Notice to Interested Persons
The Applicant represents that because potentially interested Plan
participants and beneficiaries cannot be identified at this time, the
only practical means of notifying such Plan participants and
beneficiaries of this proposed exemption is by publication in the
Federal Register. Therefore, comments and requests for a hearing must
be received by the Department not later than February 21, 2001.

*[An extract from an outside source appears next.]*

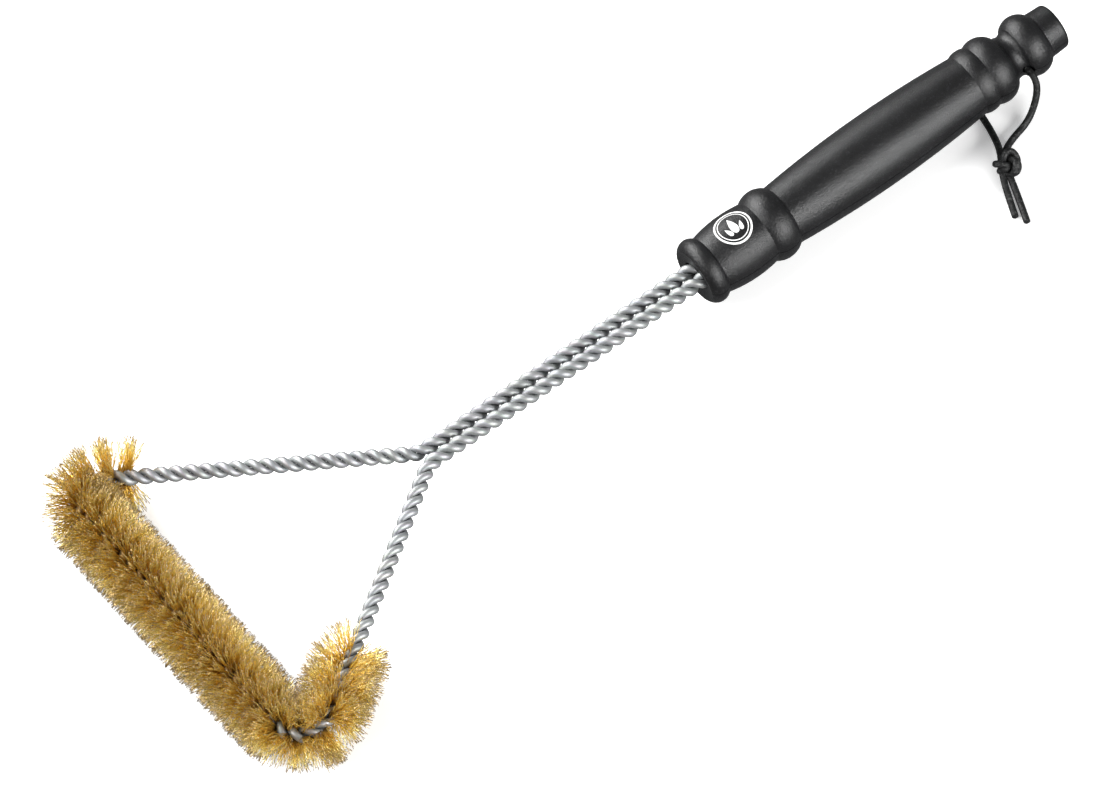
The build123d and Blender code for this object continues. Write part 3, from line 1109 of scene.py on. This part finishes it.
@dataclass(frozen=True)
class Softbox:
    """One soft area light, aimed at the middle of the brush."""

    name: str
    place: tuple
    size: tuple[float, float]
    power: float

    def build(self) -> None:
        """Hang the light."""
        data = bpy.data.lights.new(self.name, "AREA")
        data.shape = "RECTANGLE"
        data.size, data.size_y = self.size
        data.energy = self.power
        made = bpy.data.objects.new(self.name, data)
        bpy.context.scene.collection.objects.link(made)
        made.location = self.place
        made.rotation_mode = "QUATERNION"
        made.rotation_quaternion = (-Vector(self.place)).to_track_quat("-Z", "Y")


@dataclass(frozen=True)
class Studio:
    """A pale floor, a soft surround and the softboxes."""

    softboxes: tuple = (
        Softbox("back_softbox", (-0.35, 1.2, 1.0), (1.5, 0.5), 50.0),
        Softbox("front_softbox", (0.4, -1.3, 0.5), (1.6, 0.4), 40.0),
        Softbox("left_softbox", (-1.2, 0.3, 1.3), (0.7, 0.9), 20.0),
    )
    floor_size: float = 60.0
    floor_gap: float = 0.05 * MM
    paper: tuple = (0.93, 0.93, 0.925)
    paper_roughness: float = 0.9
    paper_specular: float = 0.1
    paper_glow: float = 0.3
    surround: tuple = (0.97, 0.985, 1.0)
    surround_strength: float = 0.25

    def floor(self) -> None:
        """Lay a wide plain floor just under the brush. It glows a little and doesn't show in reflections."""
        deselect()
        bpy.ops.mesh.primitive_plane_add(size=self.floor_size, location=(0.0, 0.0, -self.floor_gap))
        plane = bpy.context.object
        plane.name = "floor"
        plane.visible_glossy = False
        material = bpy.data.materials.new("floor_paper")
        material.use_nodes = True
        inputs = material.node_tree.nodes["Principled BSDF"].inputs
        inputs["Base Color"].default_value = (*self.paper, 1.0)
        inputs["Roughness"].default_value = self.paper_roughness
        inputs["Specular IOR Level"].default_value = self.paper_specular
        inputs["Emission Color"].default_value = (1.0, 1.0, 1.0, 1.0)
        inputs["Emission Strength"].default_value = self.paper_glow
        plane.data.materials.append(material)

    def build(self) -> None:
        """Set up floor, surround and lights."""
        self.floor()
        world = bpy.data.worlds.new("surround")
        bpy.context.scene.world = world
        world.use_nodes = True
        background = world.node_tree.nodes["Background"]
        background.inputs["Color"].default_value = (*self.surround, 1.0)
        background.inputs["Strength"].default_value = self.surround_strength
        for softbox in self.softboxes:
            softbox.build()
        bpy.context.scene.view_settings.view_transform = "Standard"


def main() -> None:
    """Build and dress every sub-assembly in order."""
    logging.basicConfig(level=logging.INFO, format="%(name)s %(message)s")
    low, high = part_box("handle_top_shell")
    mouth = np.array([low.x, (low.y + high.y) / 2, low.z])
    effects = Effects()
    Camera().build()
    hole = Vector(mouth) + Vector((HOLE_FROM_MOUTH, 0.0, 0.0))
    HangingCord(hole).dress(WaxedCord("waxed_cord").build(effects))
    rope = TwistedRope(RopePath(mouth))
    stretches = rope.path.stretches
    # the stretch of rope that gets the painted shade under the bristles
    bound = (stretches["left_corner"][0], stretches["head"][1] - UNSHADED_BEFORE_CORNER)
    rope.dress(DrawnSteel("drawn_steel", bound=bound).build(effects))
    BrassHead(rope).dress(BrassFilament("brass_filament").build(effects))
    Handle(mouth).dress(
        MouldedPlastic("moulded_plastic").build(effects),
        PlatedSteel("plated_steel").build(effects),
        WhitePrint("white_print").build(effects),
    )
    Studio().build()


if __name__ == "__main__":
    main()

FOR FURTHER INFORMATION CONTACT: Allison Padams Lavigne , US Department
of Labor, (202)219-8971. (This is not a toll free number.)
General Information
The attention of interested persons is directed to the following:
(1) The fact that a transaction is the subject of an exemption
under section 408(a) of the Act and/or section 4975(c)(2) of the Code
does not relieve a fiduciary or other party in interest or disqualified
person from certain other provisions of the Act and/or the Code,
including any prohibited transaction provisions to which the exemption
does not apply and the general fiduciary responsibility provisions of
section 404 of the Act, which, among other things, require a fiduciary
to discharge his duties respecting the plan solely in the interest of
the participants and beneficiaries of the plan and in a prudent fashion
in accordance with section 404(a)(1)(b) of the Act; nor does it affect
the requirement of section 401(a) of the Code that the plan must
operate for the exclusive benefit of the employees of the employer
maintaining the plan and their beneficiaries;
(2) Before an exemption may be granted under section 408(a) of the
Act and/or section 4975(c)(2) of the Code, the Department must find
that the exemption is administratively feasible, in the interests of
the plan and of its participants and beneficiaries, and protective of
the rights of participants and beneficiaries of the plan;
(3) The proposed exemptions, if granted, will be supplemental to,
and not in derogation of, any other provisions of the Act and/or the
Code, including statutory or administrative exemptions and transitional
rules. Furthermore, the fact that a transaction is subject to an
administrative or statutory exemption is not dispositive of whether the
transaction is in fact a prohibited transaction; and
(4) The proposed exemptions, if granted, will be subject to the
express condition that the material facts and representations contained
in each application are true and complete, and that each application
accurately describes all material terms of the transaction which is the
subject of the exemption.
Signed at Washington, DC, this 10th day of January, 2001.
Ivan Strasfeld,
Director of Exemption Determinations, Pension and Welfare Benefits,
Administration, U.S. Department of Labor.